What you are asked to do: Write every line of the material out exactly as shown.

Data shown:
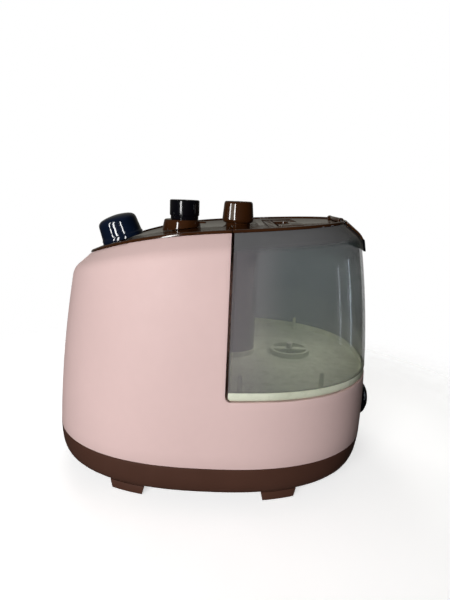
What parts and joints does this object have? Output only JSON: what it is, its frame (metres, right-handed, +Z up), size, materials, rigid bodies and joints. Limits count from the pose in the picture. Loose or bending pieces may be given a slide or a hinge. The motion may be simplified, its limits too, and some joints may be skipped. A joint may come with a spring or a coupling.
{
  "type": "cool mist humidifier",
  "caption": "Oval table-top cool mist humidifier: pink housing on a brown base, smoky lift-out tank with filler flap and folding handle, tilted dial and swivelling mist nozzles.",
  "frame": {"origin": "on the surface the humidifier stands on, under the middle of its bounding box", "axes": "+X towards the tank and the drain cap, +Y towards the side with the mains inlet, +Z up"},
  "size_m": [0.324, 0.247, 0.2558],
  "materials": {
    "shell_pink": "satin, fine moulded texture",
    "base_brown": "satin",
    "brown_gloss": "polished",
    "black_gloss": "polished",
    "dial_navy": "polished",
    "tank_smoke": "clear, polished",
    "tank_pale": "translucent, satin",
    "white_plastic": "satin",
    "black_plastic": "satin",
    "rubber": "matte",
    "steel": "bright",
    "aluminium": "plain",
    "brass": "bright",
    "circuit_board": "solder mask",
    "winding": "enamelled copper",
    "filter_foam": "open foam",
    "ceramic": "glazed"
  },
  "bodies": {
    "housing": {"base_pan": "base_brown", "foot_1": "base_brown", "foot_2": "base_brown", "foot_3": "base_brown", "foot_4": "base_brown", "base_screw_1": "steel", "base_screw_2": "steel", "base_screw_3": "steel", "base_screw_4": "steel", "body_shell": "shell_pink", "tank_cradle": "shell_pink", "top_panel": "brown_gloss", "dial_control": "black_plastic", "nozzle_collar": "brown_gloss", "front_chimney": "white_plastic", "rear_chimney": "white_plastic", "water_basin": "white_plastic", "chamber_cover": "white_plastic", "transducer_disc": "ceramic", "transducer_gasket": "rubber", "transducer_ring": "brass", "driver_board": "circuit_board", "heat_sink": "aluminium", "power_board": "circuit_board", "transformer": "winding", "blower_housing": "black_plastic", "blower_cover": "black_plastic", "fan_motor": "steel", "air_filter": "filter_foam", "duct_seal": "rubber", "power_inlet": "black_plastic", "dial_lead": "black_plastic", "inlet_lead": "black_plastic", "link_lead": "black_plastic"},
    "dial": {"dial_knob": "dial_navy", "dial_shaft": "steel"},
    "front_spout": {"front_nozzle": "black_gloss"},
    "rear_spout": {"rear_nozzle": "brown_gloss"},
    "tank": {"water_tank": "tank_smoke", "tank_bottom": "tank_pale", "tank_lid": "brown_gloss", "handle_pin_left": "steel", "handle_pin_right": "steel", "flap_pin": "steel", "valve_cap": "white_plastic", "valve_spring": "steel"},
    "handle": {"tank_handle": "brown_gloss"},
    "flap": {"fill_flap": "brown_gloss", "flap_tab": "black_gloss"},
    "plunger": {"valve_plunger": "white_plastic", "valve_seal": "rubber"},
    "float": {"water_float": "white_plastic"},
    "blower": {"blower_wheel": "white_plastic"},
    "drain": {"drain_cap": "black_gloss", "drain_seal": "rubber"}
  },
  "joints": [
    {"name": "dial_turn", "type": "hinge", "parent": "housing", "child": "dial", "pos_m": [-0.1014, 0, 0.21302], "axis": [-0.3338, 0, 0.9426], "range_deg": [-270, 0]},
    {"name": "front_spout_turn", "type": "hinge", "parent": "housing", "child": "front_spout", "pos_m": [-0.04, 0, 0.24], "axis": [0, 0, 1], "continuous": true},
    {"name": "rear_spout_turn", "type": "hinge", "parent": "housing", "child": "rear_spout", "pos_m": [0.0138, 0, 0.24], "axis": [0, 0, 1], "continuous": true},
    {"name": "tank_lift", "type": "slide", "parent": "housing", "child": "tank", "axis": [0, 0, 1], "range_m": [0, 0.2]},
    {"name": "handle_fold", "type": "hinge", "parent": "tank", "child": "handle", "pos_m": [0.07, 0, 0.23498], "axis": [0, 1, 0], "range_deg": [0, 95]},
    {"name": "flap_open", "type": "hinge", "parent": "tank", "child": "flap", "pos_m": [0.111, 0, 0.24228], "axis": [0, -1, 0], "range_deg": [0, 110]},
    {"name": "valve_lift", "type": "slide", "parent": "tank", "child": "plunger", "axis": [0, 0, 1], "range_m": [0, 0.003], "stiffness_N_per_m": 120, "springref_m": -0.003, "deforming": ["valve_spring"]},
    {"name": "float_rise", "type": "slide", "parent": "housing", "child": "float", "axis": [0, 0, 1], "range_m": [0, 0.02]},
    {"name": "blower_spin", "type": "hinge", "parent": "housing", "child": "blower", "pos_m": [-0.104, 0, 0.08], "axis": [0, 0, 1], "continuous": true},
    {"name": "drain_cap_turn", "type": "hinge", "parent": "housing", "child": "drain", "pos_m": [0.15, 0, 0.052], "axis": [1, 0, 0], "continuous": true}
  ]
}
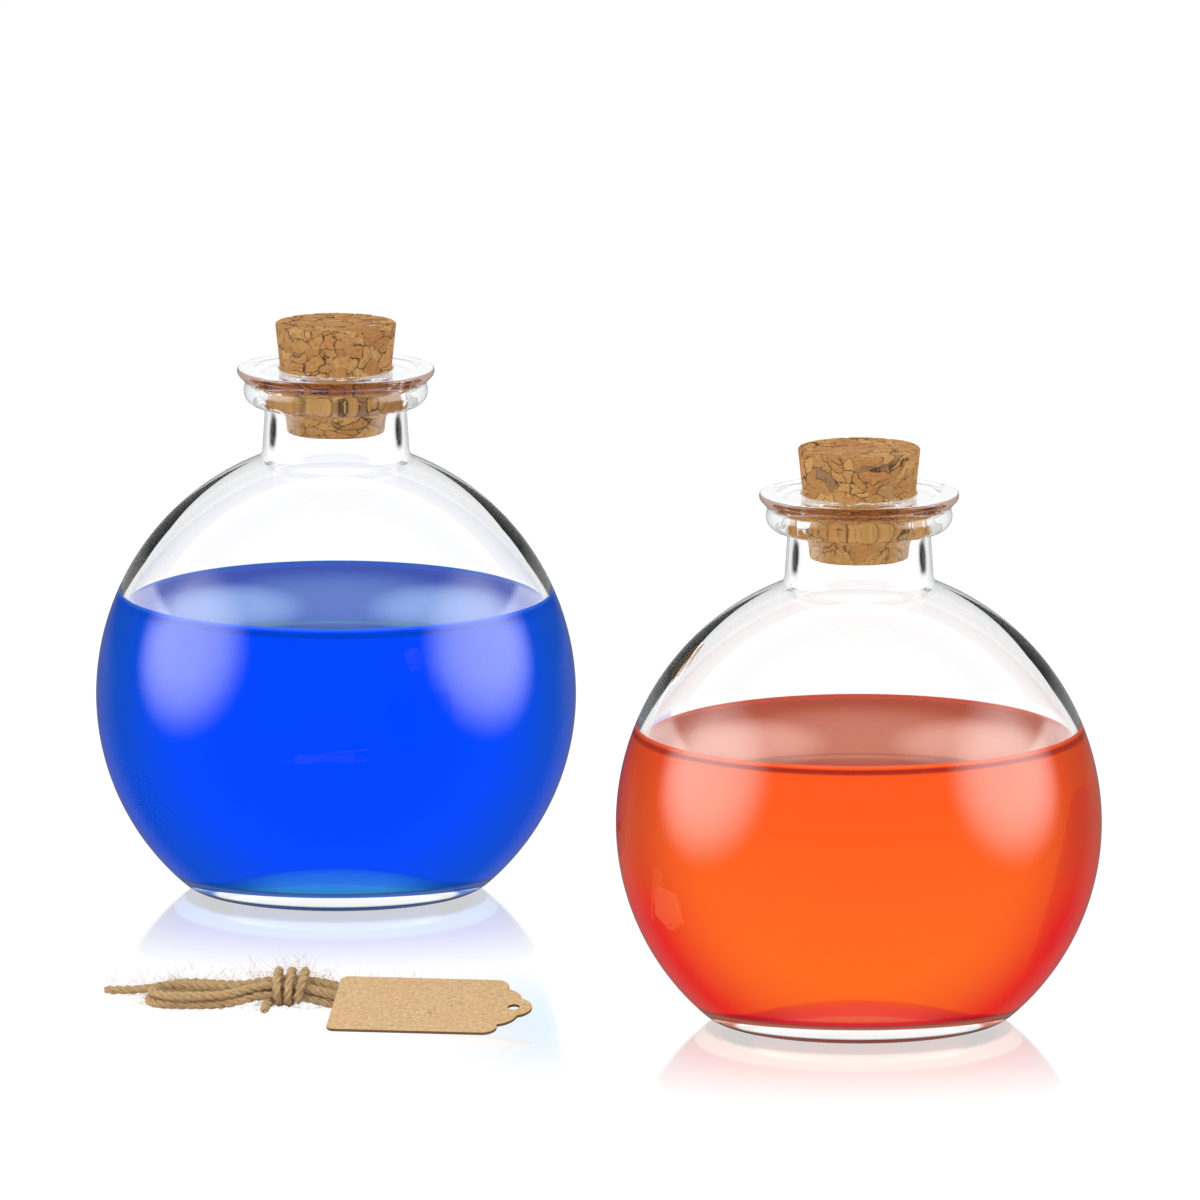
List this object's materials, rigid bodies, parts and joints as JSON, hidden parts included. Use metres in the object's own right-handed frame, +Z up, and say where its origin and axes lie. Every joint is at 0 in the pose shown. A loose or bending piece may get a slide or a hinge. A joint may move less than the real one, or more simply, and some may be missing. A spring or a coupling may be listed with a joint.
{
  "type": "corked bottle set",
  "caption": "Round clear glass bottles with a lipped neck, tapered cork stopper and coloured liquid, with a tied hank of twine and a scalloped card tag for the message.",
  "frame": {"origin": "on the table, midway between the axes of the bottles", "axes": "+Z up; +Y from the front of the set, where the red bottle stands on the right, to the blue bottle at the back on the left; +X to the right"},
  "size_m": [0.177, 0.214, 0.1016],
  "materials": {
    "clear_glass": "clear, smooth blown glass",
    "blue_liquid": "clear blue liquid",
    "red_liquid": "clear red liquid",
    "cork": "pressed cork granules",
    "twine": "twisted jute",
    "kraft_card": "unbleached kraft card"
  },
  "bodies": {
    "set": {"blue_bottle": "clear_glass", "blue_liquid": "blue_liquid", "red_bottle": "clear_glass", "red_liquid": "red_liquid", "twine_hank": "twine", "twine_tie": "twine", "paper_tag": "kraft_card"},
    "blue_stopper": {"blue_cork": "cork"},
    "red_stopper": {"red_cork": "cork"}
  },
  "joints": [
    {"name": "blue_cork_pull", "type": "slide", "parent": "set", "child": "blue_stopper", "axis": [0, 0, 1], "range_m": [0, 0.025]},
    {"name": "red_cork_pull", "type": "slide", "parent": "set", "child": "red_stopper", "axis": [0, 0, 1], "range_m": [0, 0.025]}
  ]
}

Response below:
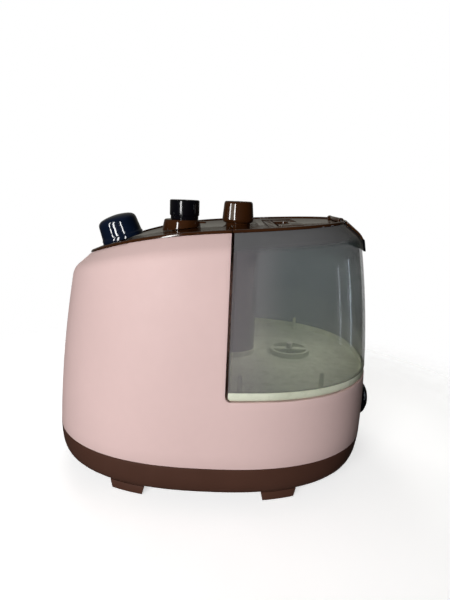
What parts and joints does this object have? Output only JSON: what it is, its frame (metres, right-handed, +Z up), size, materials, rigid bodies and joints. Limits count from the pose in the picture. Loose or bending pieces may be given a slide or a hinge. The motion may be simplified, its limits too, and some joints may be skipped. A joint may come with a spring or a coupling.
{
  "type": "cool mist humidifier",
  "caption": "Oval table-top cool mist humidifier: pink housing on a brown base, smoky lift-out tank with filler flap and folding handle, tilted dial and swivelling mist nozzles.",
  "frame": {"origin": "on the surface the humidifier stands on, under the middle of its bounding box", "axes": "+X towards the tank and the drain cap, +Y towards the side with the mains inlet, +Z up"},
  "size_m": [0.324, 0.247, 0.2558],
  "materials": {
    "shell_pink": "satin, fine moulded texture",
    "base_brown": "satin",
    "brown_gloss": "polished",
    "black_gloss": "polished",
    "dial_navy": "polished",
    "tank_smoke": "clear, polished",
    "tank_pale": "translucent, satin",
    "white_plastic": "satin",
    "black_plastic": "satin",
    "rubber": "matte",
    "steel": "bright",
    "aluminium": "plain",
    "brass": "bright",
    "circuit_board": "solder mask",
    "winding": "enamelled copper",
    "filter_foam": "open foam",
    "ceramic": "glazed"
  },
  "bodies": {
    "housing": {"base_pan": "base_brown", "foot_1": "base_brown", "foot_2": "base_brown", "foot_3": "base_brown", "foot_4": "base_brown", "base_screw_1": "steel", "base_screw_2": "steel", "base_screw_3": "steel", "base_screw_4": "steel", "body_shell": "shell_pink", "tank_cradle": "shell_pink", "top_panel": "brown_gloss", "dial_control": "black_plastic", "nozzle_collar": "brown_gloss", "front_chimney": "white_plastic", "rear_chimney": "white_plastic", "water_basin": "white_plastic", "chamber_cover": "white_plastic", "transducer_disc": "ceramic", "transducer_gasket": "rubber", "transducer_ring": "brass", "driver_board": "circuit_board", "heat_sink": "aluminium", "power_board": "circuit_board", "transformer": "winding", "blower_housing": "black_plastic", "blower_cover": "black_plastic", "fan_motor": "steel", "air_filter": "filter_foam", "duct_seal": "rubber", "power_inlet": "black_plastic", "dial_lead": "black_plastic", "inlet_lead": "black_plastic", "link_lead": "black_plastic"},
    "dial": {"dial_knob": "dial_navy", "dial_shaft": "steel"},
    "front_spout": {"front_nozzle": "black_gloss"},
    "rear_spout": {"rear_nozzle": "brown_gloss"},
    "tank": {"water_tank": "tank_smoke", "tank_bottom": "tank_pale", "tank_lid": "brown_gloss", "handle_pin_left": "steel", "handle_pin_right": "steel", "flap_pin": "steel", "valve_cap": "white_plastic", "valve_spring": "steel"},
    "handle": {"tank_handle": "brown_gloss"},
    "flap": {"fill_flap": "brown_gloss", "flap_tab": "black_gloss"},
    "plunger": {"valve_plunger": "white_plastic", "valve_seal": "rubber"},
    "float": {"water_float": "white_plastic"},
    "blower": {"blower_wheel": "white_plastic"},
    "drain": {"drain_cap": "black_gloss", "drain_seal": "rubber"}
  },
  "joints": [
    {"name": "dial_turn", "type": "hinge", "parent": "housing", "child": "dial", "pos_m": [-0.1014, 0, 0.21302], "axis": [-0.3338, 0, 0.9426], "range_deg": [-270, 0]},
    {"name": "front_spout_turn", "type": "hinge", "parent": "housing", "child": "front_spout", "pos_m": [-0.04, 0, 0.24], "axis": [0, 0, 1], "continuous": true},
    {"name": "rear_spout_turn", "type": "hinge", "parent": "housing", "child": "rear_spout", "pos_m": [0.0138, 0, 0.24], "axis": [0, 0, 1], "continuous": true},
    {"name": "tank_lift", "type": "slide", "parent": "housing", "child": "tank", "axis": [0, 0, 1], "range_m": [0, 0.2]},
    {"name": "handle_fold", "type": "hinge", "parent": "tank", "child": "handle", "pos_m": [0.07, 0, 0.23498], "axis": [0, 1, 0], "range_deg": [0, 95]},
    {"name": "flap_open", "type": "hinge", "parent": "tank", "child": "flap", "pos_m": [0.111, 0, 0.24228], "axis": [0, -1, 0], "range_deg": [0, 110]},
    {"name": "valve_lift", "type": "slide", "parent": "tank", "child": "plunger", "axis": [0, 0, 1], "range_m": [0, 0.003], "stiffness_N_per_m": 120, "springref_m": -0.003, "deforming": ["valve_spring"]},
    {"name": "float_rise", "type": "slide", "parent": "housing", "child": "float", "axis": [0, 0, 1], "range_m": [0, 0.02]},
    {"name": "blower_spin", "type": "hinge", "parent": "housing", "child": "blower", "pos_m": [-0.104, 0, 0.08], "axis": [0, 0, 1], "continuous": true},
    {"name": "drain_cap_turn", "type": "hinge", "parent": "housing", "child": "drain", "pos_m": [0.15, 0, 0.052], "axis": [1, 0, 0], "continuous": true}
  ]
}
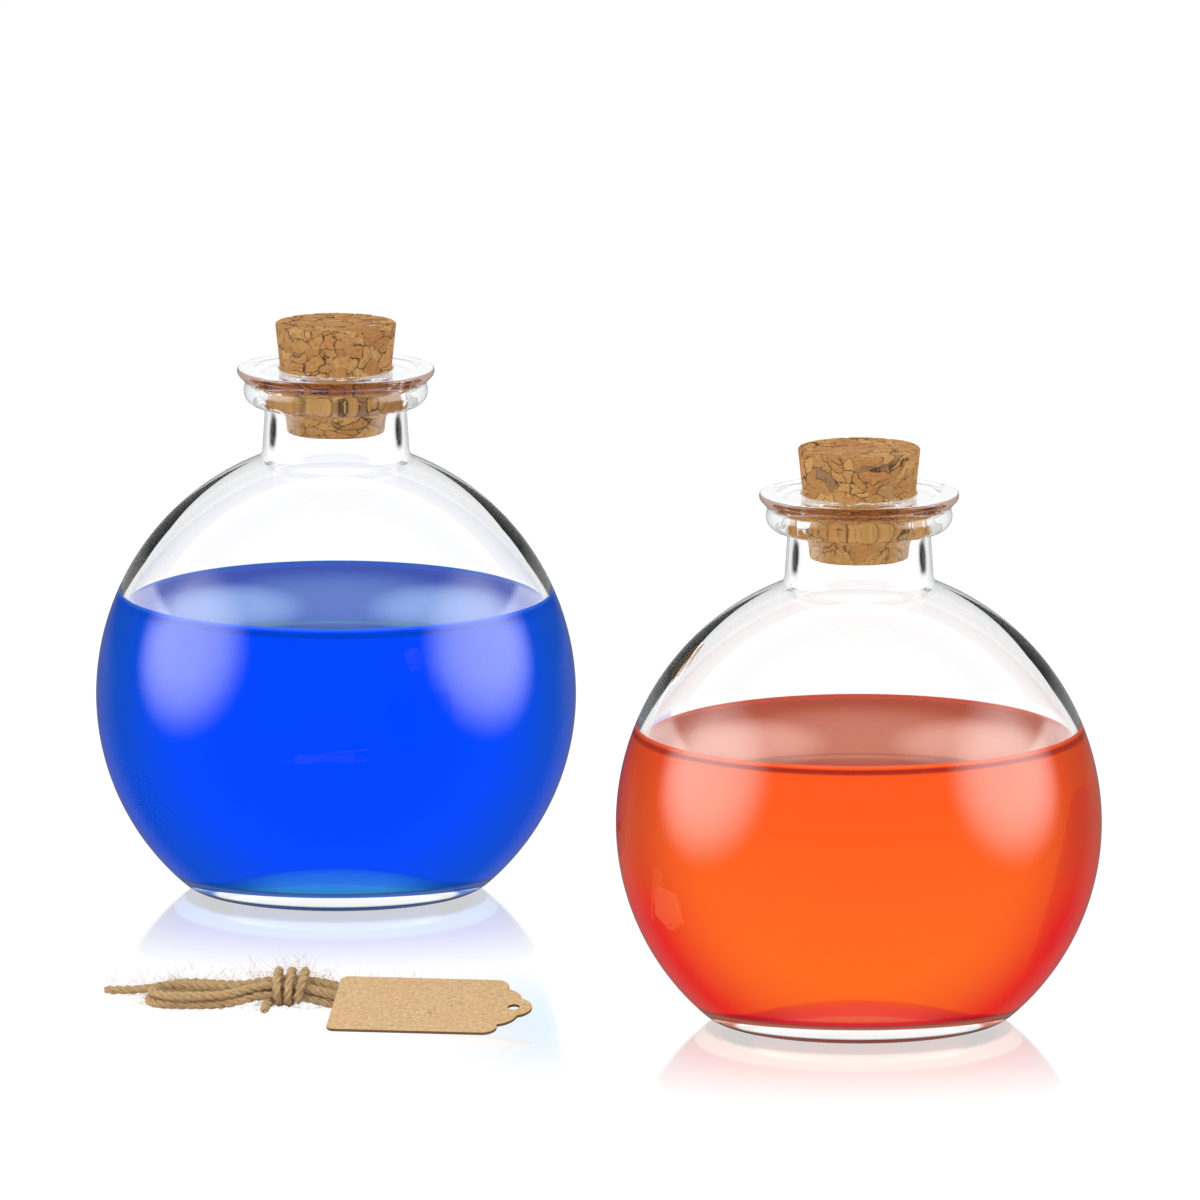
List this object's materials, rigid bodies, parts and joints as JSON, hidden parts included. Use metres in the object's own right-handed frame, +Z up, and say where its origin and axes lie. Every joint is at 0 in the pose shown. A loose or bending piece may get a slide or a hinge. A joint may move less than the real one, or more simply, and some may be missing. A spring or a coupling may be listed with a joint.
{
  "type": "corked bottle set",
  "caption": "Round clear glass bottles with a lipped neck, tapered cork stopper and coloured liquid, with a tied hank of twine and a scalloped card tag for the message.",
  "frame": {"origin": "on the table, midway between the axes of the bottles", "axes": "+Z up; +Y from the front of the set, where the red bottle stands on the right, to the blue bottle at the back on the left; +X to the right"},
  "size_m": [0.177, 0.214, 0.1016],
  "materials": {
    "clear_glass": "clear, smooth blown glass",
    "blue_liquid": "clear blue liquid",
    "red_liquid": "clear red liquid",
    "cork": "pressed cork granules",
    "twine": "twisted jute",
    "kraft_card": "unbleached kraft card"
  },
  "bodies": {
    "set": {"blue_bottle": "clear_glass", "blue_liquid": "blue_liquid", "red_bottle": "clear_glass", "red_liquid": "red_liquid", "twine_hank": "twine", "twine_tie": "twine", "paper_tag": "kraft_card"},
    "blue_stopper": {"blue_cork": "cork"},
    "red_stopper": {"red_cork": "cork"}
  },
  "joints": [
    {"name": "blue_cork_pull", "type": "slide", "parent": "set", "child": "blue_stopper", "axis": [0, 0, 1], "range_m": [0, 0.025]},
    {"name": "red_cork_pull", "type": "slide", "parent": "set", "child": "red_stopper", "axis": [0, 0, 1], "range_m": [0, 0.025]}
  ]
}